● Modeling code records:
· · · · ·
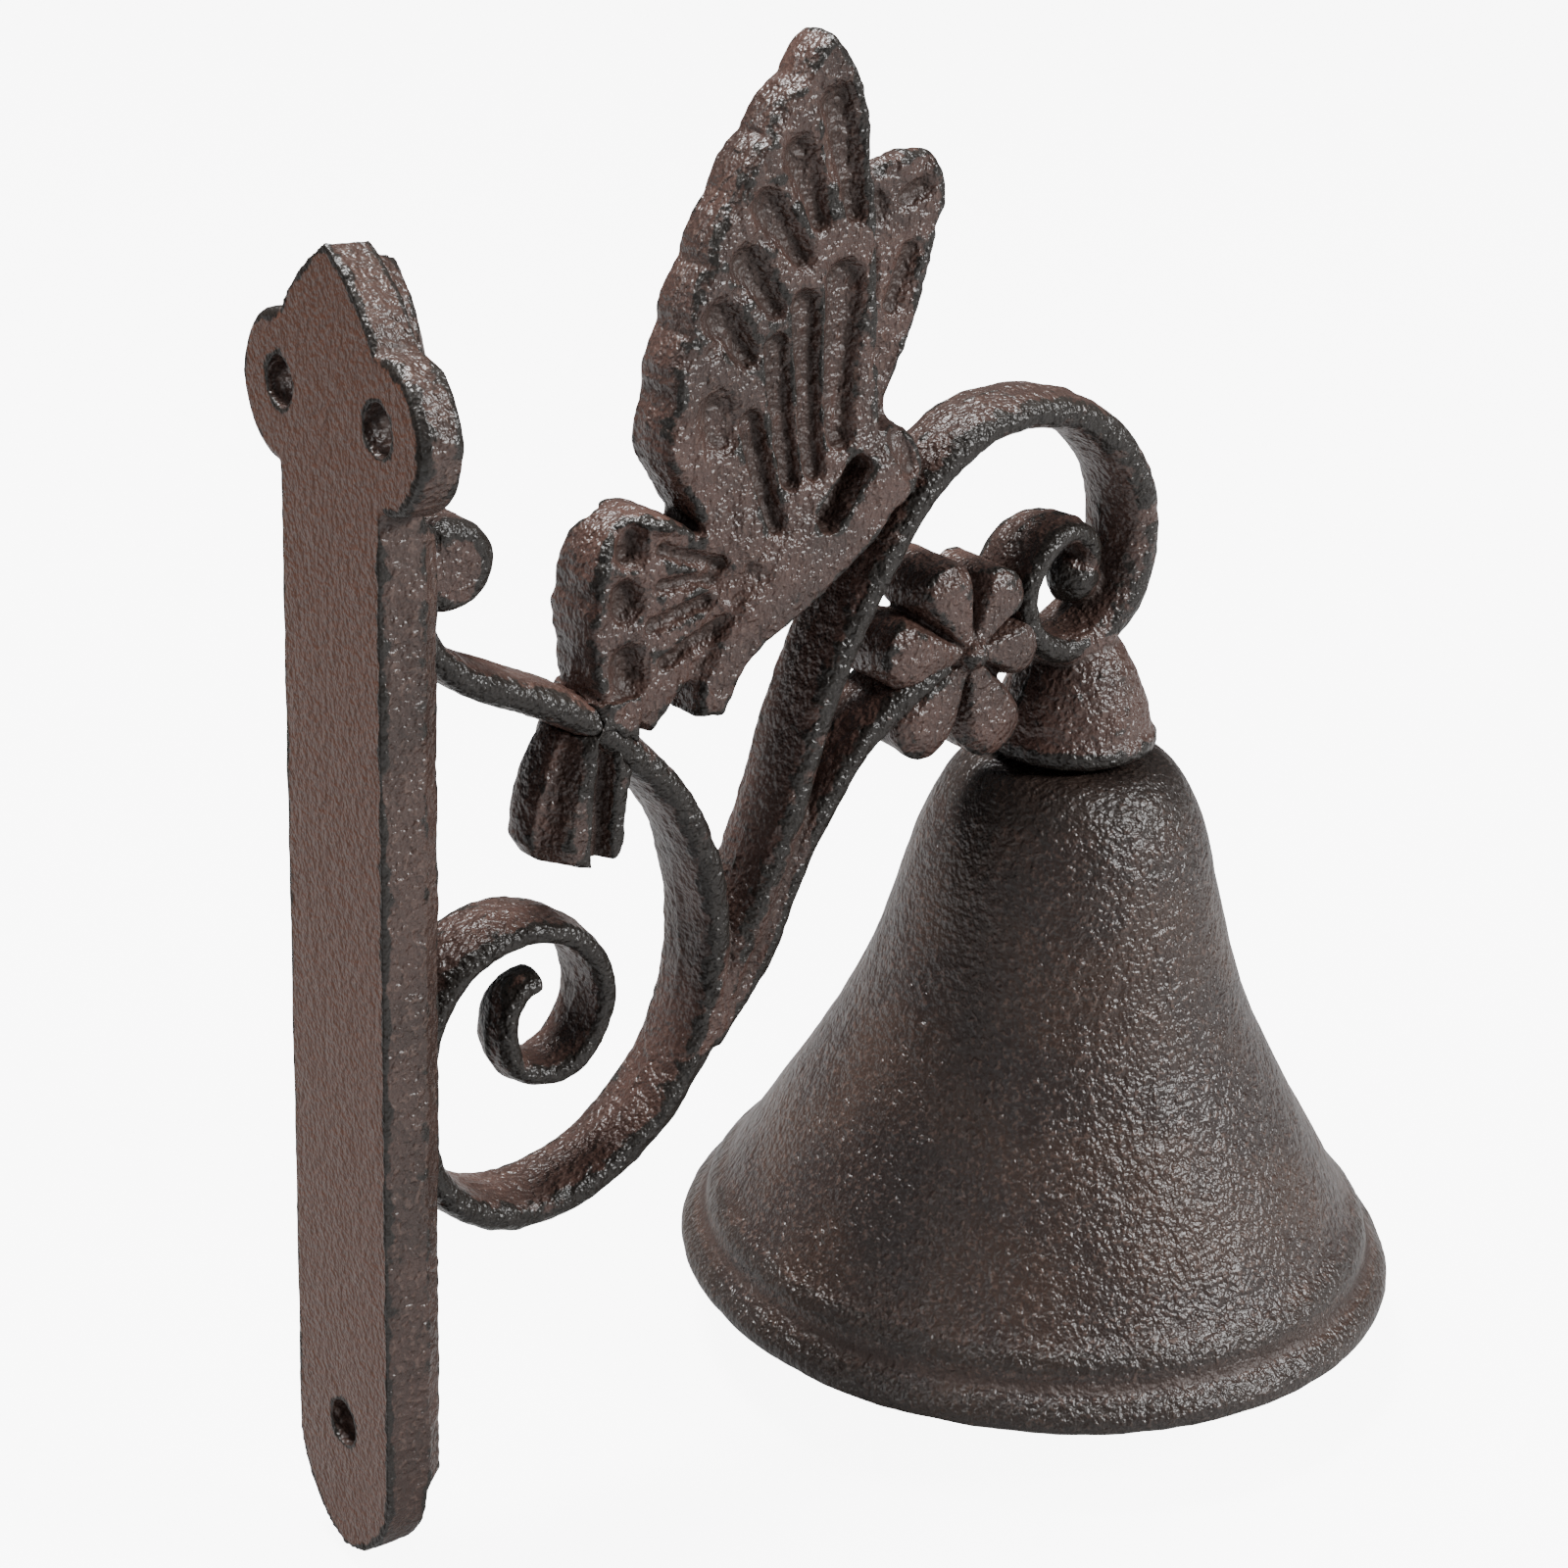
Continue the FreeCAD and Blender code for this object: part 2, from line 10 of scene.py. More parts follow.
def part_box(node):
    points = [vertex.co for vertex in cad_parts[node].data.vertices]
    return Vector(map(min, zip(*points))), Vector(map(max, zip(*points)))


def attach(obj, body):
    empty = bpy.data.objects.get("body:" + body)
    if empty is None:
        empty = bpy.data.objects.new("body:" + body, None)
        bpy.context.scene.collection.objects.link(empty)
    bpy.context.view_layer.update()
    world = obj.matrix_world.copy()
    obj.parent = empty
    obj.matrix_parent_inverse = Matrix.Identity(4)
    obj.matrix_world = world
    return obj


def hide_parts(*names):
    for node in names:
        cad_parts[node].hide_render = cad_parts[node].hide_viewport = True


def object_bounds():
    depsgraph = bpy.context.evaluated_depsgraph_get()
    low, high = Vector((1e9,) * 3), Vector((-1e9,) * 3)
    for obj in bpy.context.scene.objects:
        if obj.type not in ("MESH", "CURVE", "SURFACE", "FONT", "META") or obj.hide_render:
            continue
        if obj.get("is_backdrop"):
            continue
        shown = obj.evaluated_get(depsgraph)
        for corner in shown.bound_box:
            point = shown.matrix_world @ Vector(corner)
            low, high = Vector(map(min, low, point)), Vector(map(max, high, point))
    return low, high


# Wall mounted bell.  The plate, the scroll work, the tail and the small hardware are remeshed
# from the CAD.  The butterfly, the flower and the bell are built again here in the places that
# the CAD gives them.  Working arrays are in millimetres.

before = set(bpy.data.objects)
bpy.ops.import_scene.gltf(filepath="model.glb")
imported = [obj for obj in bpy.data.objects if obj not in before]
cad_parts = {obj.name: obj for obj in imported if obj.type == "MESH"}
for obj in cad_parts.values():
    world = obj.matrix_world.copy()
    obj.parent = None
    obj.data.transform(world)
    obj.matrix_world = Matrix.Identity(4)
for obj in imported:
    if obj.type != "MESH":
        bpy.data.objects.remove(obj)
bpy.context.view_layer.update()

MM = 0.001

# Camera, as an orbit round a point of the object
CAMERA_AZIMUTH = 36.77
CAMERA_ELEVATION = 22.22
CAMERA_ROLL = 2.34
CAMERA_LENS = 74.36
CAMERA_DISTANCE = 0.4045
CAMERA_TARGET = Vector((0.0633, 0.0, -0.0572))

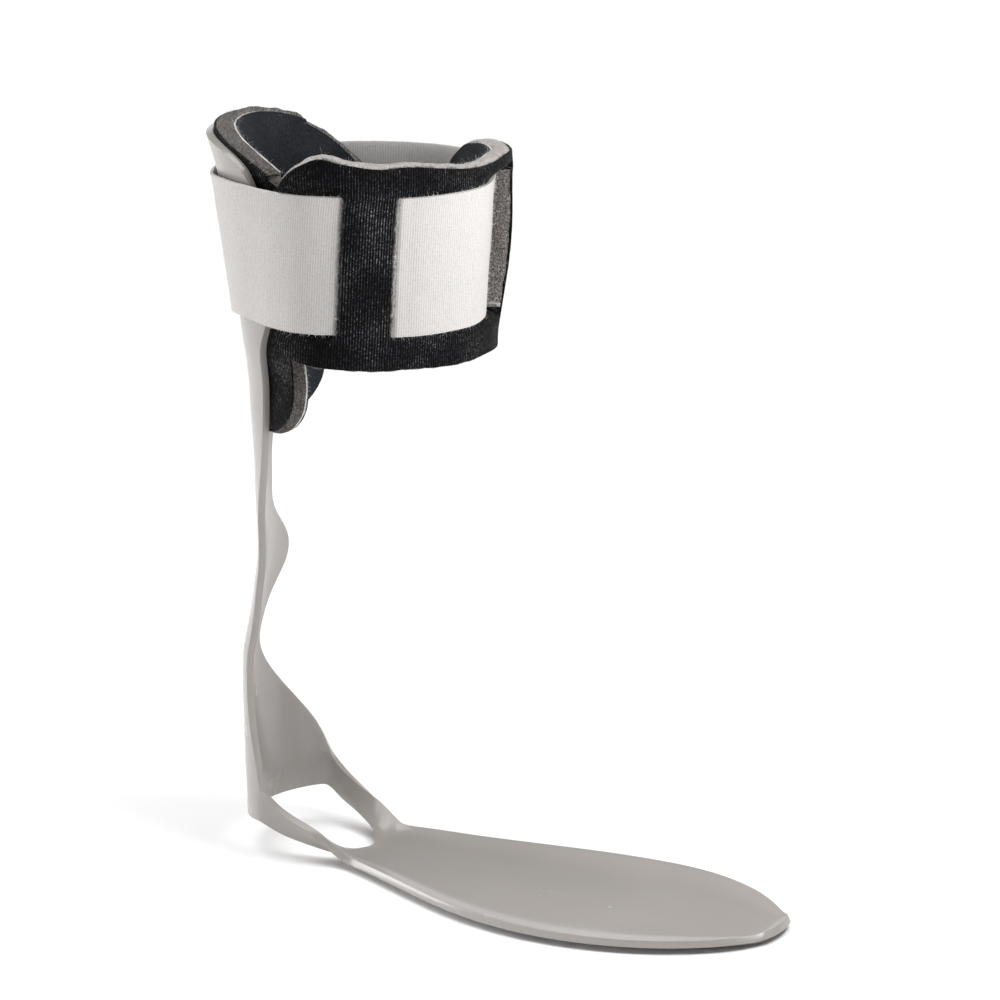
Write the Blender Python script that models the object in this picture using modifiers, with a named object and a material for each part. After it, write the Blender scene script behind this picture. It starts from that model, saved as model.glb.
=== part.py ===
"""Ankle foot orthosis for a right foot: a moulded posterior leaf-spring splint with a free heel.

Frame: metres, +Z up, +X towards the toes, +Y towards the medial (big toe) side. The origin lies on the
underside of the foot plate, half way along the foot. Lengths below are in millimetres.
"""
import math

import bmesh
import bpy
import numpy as np
from mathutils import Matrix, Vector

MM = 0.001
GAP = 0.3                      # clearance kept between pieces that touch
LAYER_GAP = 0.5                # the same between the layers of a pad

# Foot plate and heel
FOOT_LENGTH = 260.0            # heel to toe of the whole splint
HEEL_RADIUS = 31.0             # outer radius of the heel wall, centred this far in front of the heel
TOE_OUT = 20.0                 # degrees that the foot turns out from the calf's own forward direction
RIM_LIFT = 2.4                 # how far the plate's border curls up

# Moulded wall
WALL = 3.2                     # polypropylene thickness
FLEX_LOW = 85.0                # the leaf spring bends between these heights
FLEX_HIGH = 195.0
CUFF_TOP = 323.0
TOP_DROP = 13.5                # the cuff's top edge is this much lower at 58 degrees from the back

# Padding, from the outside in
FABRIC = 1.0
FOAM = 6.4
SCRIM = 0.5
LINING = 0.8
HOOK_TAPE = 1.0

# Strap
STRAP_WIDTH = 59.0
STRAP_THICK = 1.3
STRAP_LOW = 249.0
STRAP_TOP = STRAP_LOW + STRAP_WIDTH

# Front pad, in degrees round the calf's centre from the calf's forward direction, medial positive
FRONT_MIDDLE = -27.0
FRONT_HALF = 88.0
INNER_SLOT = 36.5              # half angle between the two inner slots
OUTER_SLOT = 61.5              # half angle between the two outer slots
SLOT_HALF = 3.0                # half angle of one slot
FRONT_RADIUS = 63.0
FRONT_LAP = 6.0                # how much further out the pad lies where it laps the calf pad

# Calf pad, in degrees from the back
PAD_LATERAL = 74.0
PAD_MEDIAL = 80.0
TONGUE_LATERAL = 57.0
TONGUE_MEDIAL = 45.0
TONGUE_LOW = 197.0
PAD_WING_LOW = 241.0
PAD_HIGH = 326.5

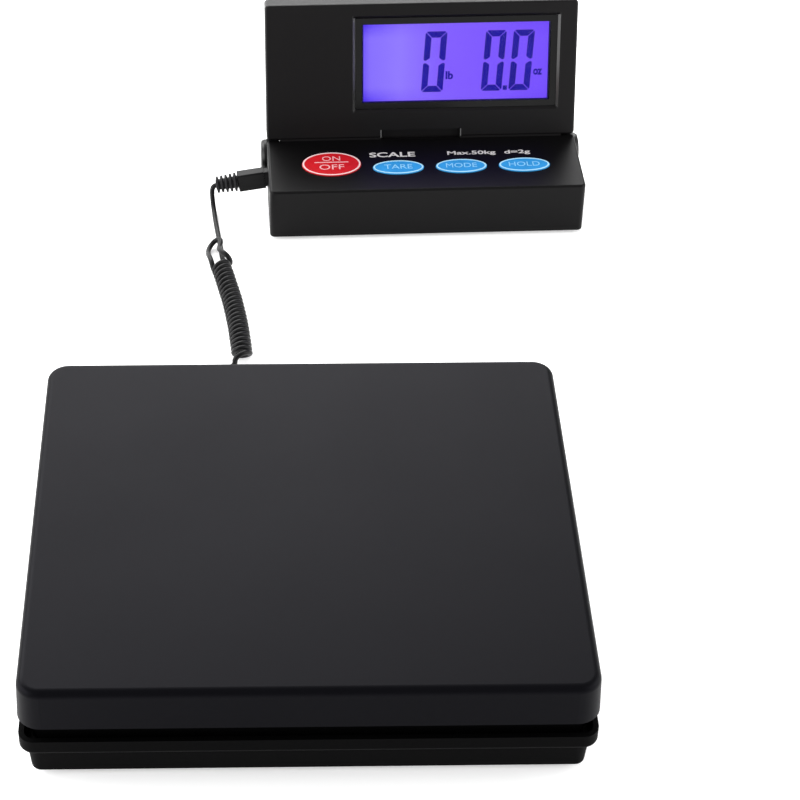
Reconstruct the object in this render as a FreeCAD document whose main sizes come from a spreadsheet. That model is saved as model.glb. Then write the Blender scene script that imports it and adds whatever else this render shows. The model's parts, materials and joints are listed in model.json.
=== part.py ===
import FreeCAD, Part

import math
import os

import Sketcher

# A platform shipping scale: a weighing platform, and a separate display unit joined to it by a
# coiled cord. Lengths are in millimetres. +X is to the right, +Y points away from the user and
# +Z is up. The origin is on the floor, below the middle of the whole object without its cord.

V = FreeCAD.Vector
Placement = FreeCAD.Placement
Rotation = FreeCAD.Rotation

SIZES = {
    # where the two units stand on the floor
    "platform_x": -21.1,
    "platform_y": -140.8,
    "display_x": 54.9,
    "display_y": 159.1,
    "display_yaw": 1.5,
    # platform cover
    "cover_width": 252.0,
    "cover_depth": 227.0,
    "cover_corner": 11.0,
    "cover_bottom": 37.1,
    "cover_top": 58.0,
    "cover_wall": 2.5,
    "cover_skin": 3.0,
    "cover_draft": 2.5,
    "cover_edge": 3.5,
    "rib_bottom": 46.5,
    "rib_thickness": 2.0,
    "rib_pitch_x": 45.0,
    "rib_pitch_y": 40.0,
    "boss_x": 70.0,
    "boss_y": 45.0,
    "boss_radius": 6.0,
    # lower housing
    "housing_bottom": 3.0,
    "tray_width": 243.6,
    "tray_depth": 213.0,
    "tray_corner": 4.5,
    "tray_draft": 5.0,
    "tray_floor": 3.0,
    "flange_bottom": 20.8,
    "flange_top": 28.8,
    "flange_width": 251.6,
    "flange_depth": 226.6,
    "flange_corner": 7.0,
    "flange_wall": 2.5,
    "lip_top": 42.0,
    "lip_width": 241.0,
    "lip_depth": 216.0,
    "lip_corner": 8.0,
    "lip_wall": 2.5,
    "foot_x": 98.0,
    "foot_y": 86.0,
    "foot_radius": 9.0,
    # load cell and brackets
    "bracket_width": 170.0,
    "bracket_depth": 120.0,
    "lower_bracket_bottom": 9.0,
    "lower_bracket_thickness": 2.5,
    "lower_spacer_thickness": 2.0,
    "cell_length": 130.0,
    "cell_width": 30.0,
    "cell_height": 22.0,
    "cell_hole_radius": 7.5,
    "cell_hole_half_pitch": 12.0,
    "cell_screw_inner": 42.0,
    "cell_screw_outer": 58.0,
    "cell_screw_radius": 3.0,
    "upper_spacer_thickness": 2.5,
    "upper_bracket_thickness": 2.0,
    "bracket_flange": 6.0,
    "housing_boss_x": 75.0,
    "housing_boss_y": 50.0,
    "stop_x": 30.0,
    "stop_y": 48.0,
    "stop_gap": 0.85,
    # cord
    "cord_radius": 1.45,
    "coil_radius": 5.9,
    "gland_x": -40.0,
    "gland_up": 13.0,
    # display console
    "console_width": 180.0,
    "console_depth": 53.0,
    "console_height": 33.0,
    "console_corner": 3.0,
    "console_bottom": 2.0,
    "case_split": 4.6,
    "case_wall": 2.2,
    "hinge_back": 58.0,
    "hinge_up": 19.5,
    "ear_radius": 10.5,
    "ear_width": 7.4,
    "hinge_gap": 0.4,
    "pin_radius": 4.0,
    "key_pitch": 36.3,
    "power_key_x": -53.6,
    "tare_key_x": -15.4,
    "power_key_y": 27.3,
    "key_y": 22.6,
    "power_key_half_width": 17.0,
    "power_key_half_depth": 12.0,
    "key_half_width": 14.7,
    "key_half_depth": 7.0,
    "key_rise": 0.5,
    "key_gap": 0.3,
    "plug_y": 38.0,
    "plug_up": 18.3,
    "plug_droop": 9.0,
    "jack_y": 22.5,
    "jack_up": 10.8,
    # display panel
    "panel_tilt": 17.0,
    "panel_thickness": 17.8,
    "panel_root": 11.9,
    "panel_length": 79.5,
    "panel_corner": 2.2,
    "panel_wall": 2.2,
    "window_x": 20.2,
    "window_up": 55.9,
    "window_width": 108.4,
    "window_height": 46.6,
    "recess_width": 117.0,
    "recess_height": 54.0,
    "recess_depth": 2.4,
    "notch_width": 46.0,
    "notch_height": 5.0,
    "notch_depth": 4.6,
}


class Size(float):
    """A number that keeps the spreadsheet expression that it comes from."""

    def __new__(cls, number, text=None):
        size = float.__new__(cls, number)
        size.text = text or repr(float(number))
        return size

    def combine(self, other, sign, number, swapped=False):
        first, second = self.text, Size(other, getattr(other, "text", None)).text
        if swapped:
            first, second = second, first
        return Size(number, f"({first} {sign} {second})")

    def __add__(self, other):
        return self.combine(other, "+", float(self) + float(other))

    def __radd__(self, other):
        return self.combine(other, "+", float(self) + float(other), swapped=True)

    def __sub__(self, other):
        return self.combine(other, "-", float(self) - float(other))

    def __rsub__(self, other):
        return self.combine(other, "-", float(other) - float(self), swapped=True)

    def __mul__(self, other):
        return self.combine(other, "*", float(self) * float(other))

    def __rmul__(self, other):
        return self.combine(other, "*", float(self) * float(other), swapped=True)

    def __truediv__(self, other):
        return self.combine(other, "/", float(self) / float(other))

    def __neg__(self):
        return Size(-float(self), f"(0 - {self.text})")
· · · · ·
● TASK INSTRUCTIONS: Copy the lines from the start of the data verbatim, stopping after the line containing "for corner in".

● FINISHED TASK:
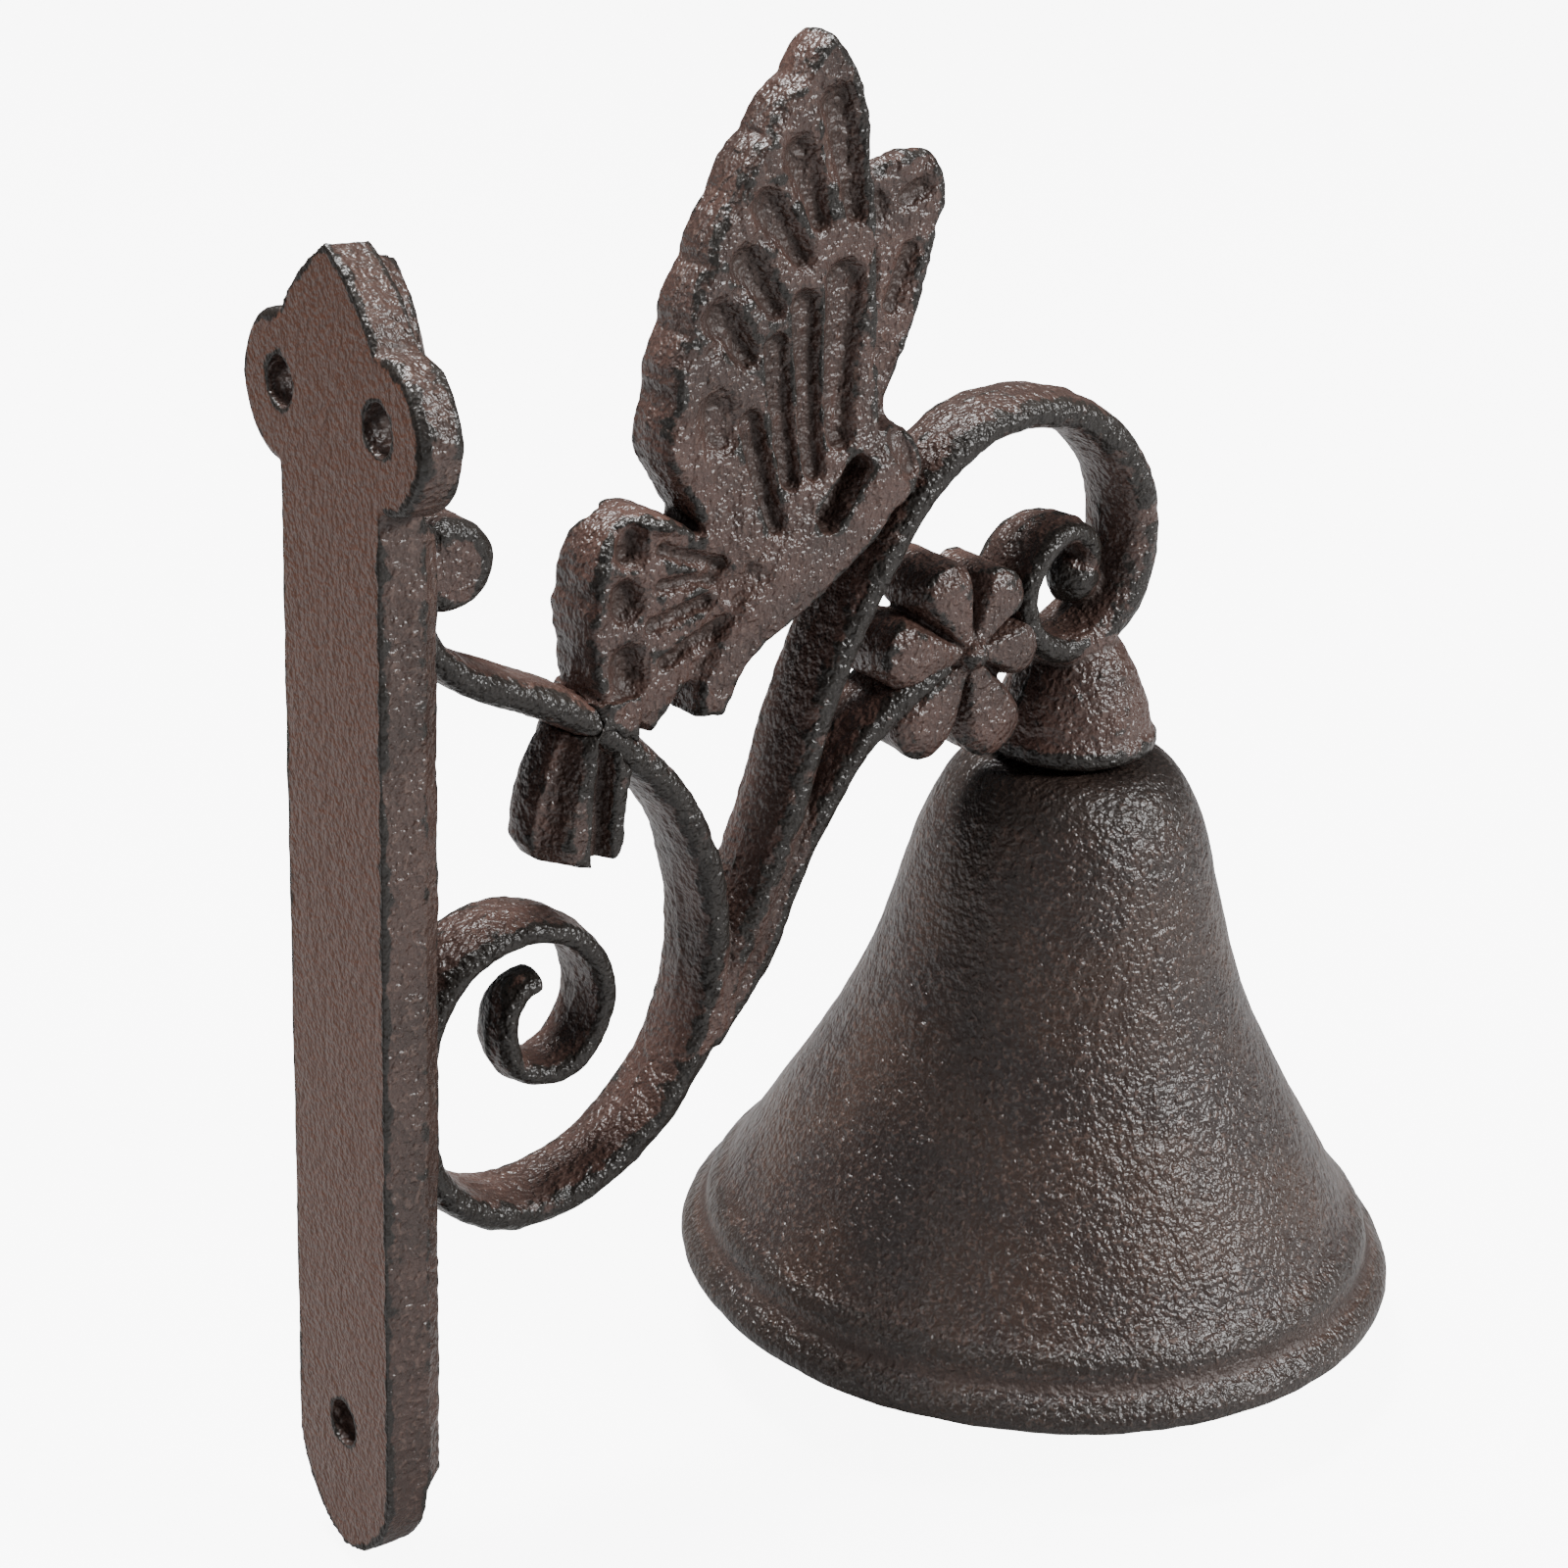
Continue the FreeCAD and Blender code for this object: part 2, from line 10 of scene.py. More parts follow.
def part_box(node):
    points = [vertex.co for vertex in cad_parts[node].data.vertices]
    return Vector(map(min, zip(*points))), Vector(map(max, zip(*points)))


def attach(obj, body):
    empty = bpy.data.objects.get("body:" + body)
    if empty is None:
        empty = bpy.data.objects.new("body:" + body, None)
        bpy.context.scene.collection.objects.link(empty)
    bpy.context.view_layer.update()
    world = obj.matrix_world.copy()
    obj.parent = empty
    obj.matrix_parent_inverse = Matrix.Identity(4)
    obj.matrix_world = world
    return obj


def hide_parts(*names):
    for node in names:
        cad_parts[node].hide_render = cad_parts[node].hide_viewport = True


def object_bounds():
    depsgraph = bpy.context.evaluated_depsgraph_get()
    low, high = Vector((1e9,) * 3), Vector((-1e9,) * 3)
    for obj in bpy.context.scene.objects:
        if obj.type not in ("MESH", "CURVE", "SURFACE", "FONT", "META") or obj.hide_render:
            continue
        if obj.get("is_backdrop"):
            continue
        shown = obj.evaluated_get(depsgraph)
        for corner in shown.bound_box:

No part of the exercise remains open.